Aside from his forecast of the possible effects of a new Iraq intervention, in an article from 11 August of this year Scheuer explains what he sees as a complete lack of political willpower in the US executive branch to wage a victorious war against the Islamic State.
Scheuer perceives this lack of political resolve, coupled with the benefits that will accrue to the Islamic State, as clear reasons to stay out of the conflict, a position which coincides with the growing concern among many Americans regarding the War on Terror and America’s security role abroad.
Perhaps to reconcile the apparent inconsistency between the hawkish opinion regarding the Islamic State, and the general war-weariness growing among the American people are the recent series of beheadings of Western journalists in the Middle East. Scheuer warns that these are nothing but a “lure” to incite hysteric reaction from the US and its allies to intervene militarily; part of a slick IS propaganda campaign that takes into account the public-opinion dynamic of Western foreign policy.
Although Scheuer sees the beheadings as tragic, in an 18 September radio interview on the Scott Horton Show he deems them “zero threat to US national security,” even while acknowledging that the people responsible for them are.
Scheuer’s resistance to the newest Iraq incursion resides primarily in his judgment that American military involvement will not only benefit the Islamic State, but may be precisely what they need in order to stay relevant in their multi-national front of militant activity, and their ongoing propaganda operation to recruit young Muslim fighters from all over the world to their cause.
From a 27 September CNN interview Scheuer states “The more we intervene, the more they win,” and that “ISIS could not ask for a greater gift than the one Obama is giving them.” He believes past and ongoing US intervention in the region makes the international Islamist struggle “self-motivating,” and effectively provides it a perpetual casus belli.
This time around, Scheuer believes groups like IS wish to draw the United States into an armed conflict so that they might “beat us again”—as he sees the past operations in Iraq and Afghanistan as both failures militarily—and drive the US out of the region for good.

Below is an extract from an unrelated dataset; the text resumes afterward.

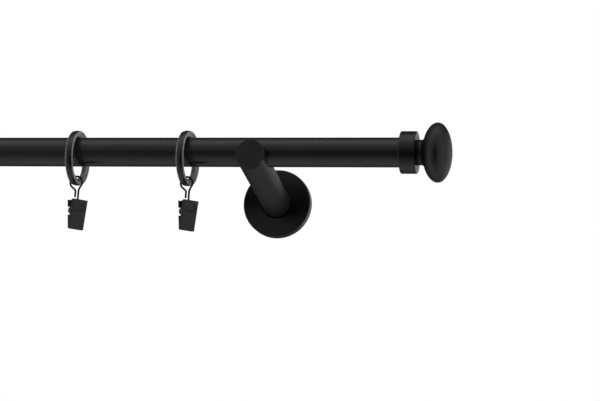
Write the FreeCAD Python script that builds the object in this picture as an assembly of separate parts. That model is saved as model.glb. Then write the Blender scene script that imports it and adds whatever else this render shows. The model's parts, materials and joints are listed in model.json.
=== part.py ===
"""Curtain rod with two wall brackets, two finials and six hook rings with clips.

Frame, in mm: X runs along the rod, the wall is the plane Y = 0 with the room on its -Y side, and Z is up.
The origin lies on the wall, midway between the brackets, at the height of the rosettes' centres.
"""

import FreeCAD, Part
import math
import os

from FreeCAD import Vector

# Rod
ROD_DIAMETER = 19.0
ROD_WALL = 1.2
ROD_LENGTH = 800.0
ROD_Y = -72.0
ROD_Z = 19.0

# Brackets
BRACKET_X = 297.0
ARM_DIAMETER = 19.0
ARM_TILT = 10.2  # degrees above level, rising towards the room
ARM_FRONT_Y = -86.0
CAP_THICKNESS = 1.5
CAP_EDGE = 0.35
CAP_PLUG_LENGTH = 1.2
SADDLE_CLEARANCE = 0.1
LOCK_SCREW_DIAMETER = 5.0
LOCK_SCREW_LENGTH = 2.8
PLATE_DIAMETER = 40.0
PLATE_THICKNESS = 3.0
WALL_HOLE_DIAMETER = 4.5
WALL_HOLE_SPACING = 29.0
WALL_HOLE_SINK_DIAMETER = 8.0
ARM_BOLT_DIAMETER = 6.0
ARM_BOLT_LENGTH = 15.0
ARM_BOLT_HEAD_DIAMETER = 11.0
ROSETTE_DIAMETER = 46.0
ROSETTE_DEPTH = 7.0
ROSETTE_WALL = 1.5
ROSETTE_EDGE = 0.5
ROSETTE_BORE_CLEARANCE = 0.4
ROSETTE_WALL_GAP = 0.3

# Finials
COLLAR_DIAMETER = 27.0
COLLAR_LENGTH = 10.3
COLLAR_END_WALL = 1.75
COLLAR_EDGE = 0.8
NECK_RADIUS = 8.1
NECK_LENGTH = 4.2
KNOB_RADIUS = 18.95
KNOB_INNER_HALF = 9.8
KNOB_OUTER_HALF = 8.8
SPIGOT_DIAMETER = 6.0
SPIGOT_LENGTH = 7.0
GRUB_DIAMETER = 4.0

# Hook rings
RING_OUTER_DIAMETER = 36.0
RING_INNER_DIAMETER = 33.0
RING_WIDTH = 5.0
RING_CROWN = 0.5  # how far the outside swells between the ring's two sides
LINER_BORE = 27.6
LINER_WIDTH = 4.6
LINER_BORE_WIDTH = 2.6
LINER_EDGE = 0.2
RING_REST_GAP = 0.2
FIRST_RING_GAP = 45.0  # from the right bracket to its nearest ring
RING_PITCH = 75.0
RING_YAWS = [-2.0, 0.0, 1.5, 2.0, -2.5, 0.5]  # degrees each ring has turned about the vertical
HOOK_WIRE = 1.3
HOOK_LOOP_INNER = 6.8
HOOK_LOOP_DROP = 16.35  # from the ring's centre to the centre of the hook's loop
HOOK_LOOP_SHIFT = 0.4  # how far the loop hangs to +X of the ring's middle
HOOK_STEM_SHIFT = 2.0  # from the loop's centre to the stem, towards +X
HOOK_STEM_SLANT = 30.0  # degrees off upright where the stem's side leaves the loop
HOOK_STEM_BEND = 6.0
HOOK_LEG_SHIFT = 0.05  # from the loop's centre to the free leg, towards -X
HOOK_LEG_SLANT = 50.0
HOOK_LEG_BEND = 1.6
HOOK_FREE_LEG = 3.4
HOOK_STEM_END_Z = -14.6
HOOK_HEAD_RADIUS = 1.35
HOOK_HEAD_THICKNESS = 0.9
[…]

When asked by CNN’s Michael Smerconish whether IS wants the US to stay home, or to intervene, Scheuer answers that they “want us to come over there so that we’ll stay home.”
In the end, Scheuer recommends a series of policy prescriptions which he hopes will gradually reduce the severity of the problems America faces in the Middle East, particularly those related to Islamic extremism. First, “dump the Saudis,” and discontinue all support for repressive Arab states, support which helps build the image of America abroad as the “great Satan”. Along with despotic Arab regimes, support for Israel must go as well. In Scheuer’s view, ongoing material and political support to Israel has gone great lengths to intensify hatred of America in that region of the world; as America is perceived to have a direct hand in the oppression of the Palestinians.
From the same 18 September Scott Horton Show interview, in relation to supporting regional tyrants (including Israel), Scheuer states “Our foreign policy of intervention has not only alienated the Muslim world, but has absolutely destroyed Israel’s security.” Israeli interests, he says, are harmed when the US stirs up mujahedin fighters on their border, subjecting Israel to danger from all sides.
Finally, Scheuer insists that America must work toward energy independence. The reliant relationships the US has developed in the Middle East to attain cheaper oil do not reflect well in the minds of locals. Instead of bending over backwards to appease Western buyers, citizens of these oil-exporting nations would prefer to keep the energy or its benefits within their own country. So long as America continues these policies, Scheuer states, we will continue to incite anti-American sentiments, as well as outright militant opposition.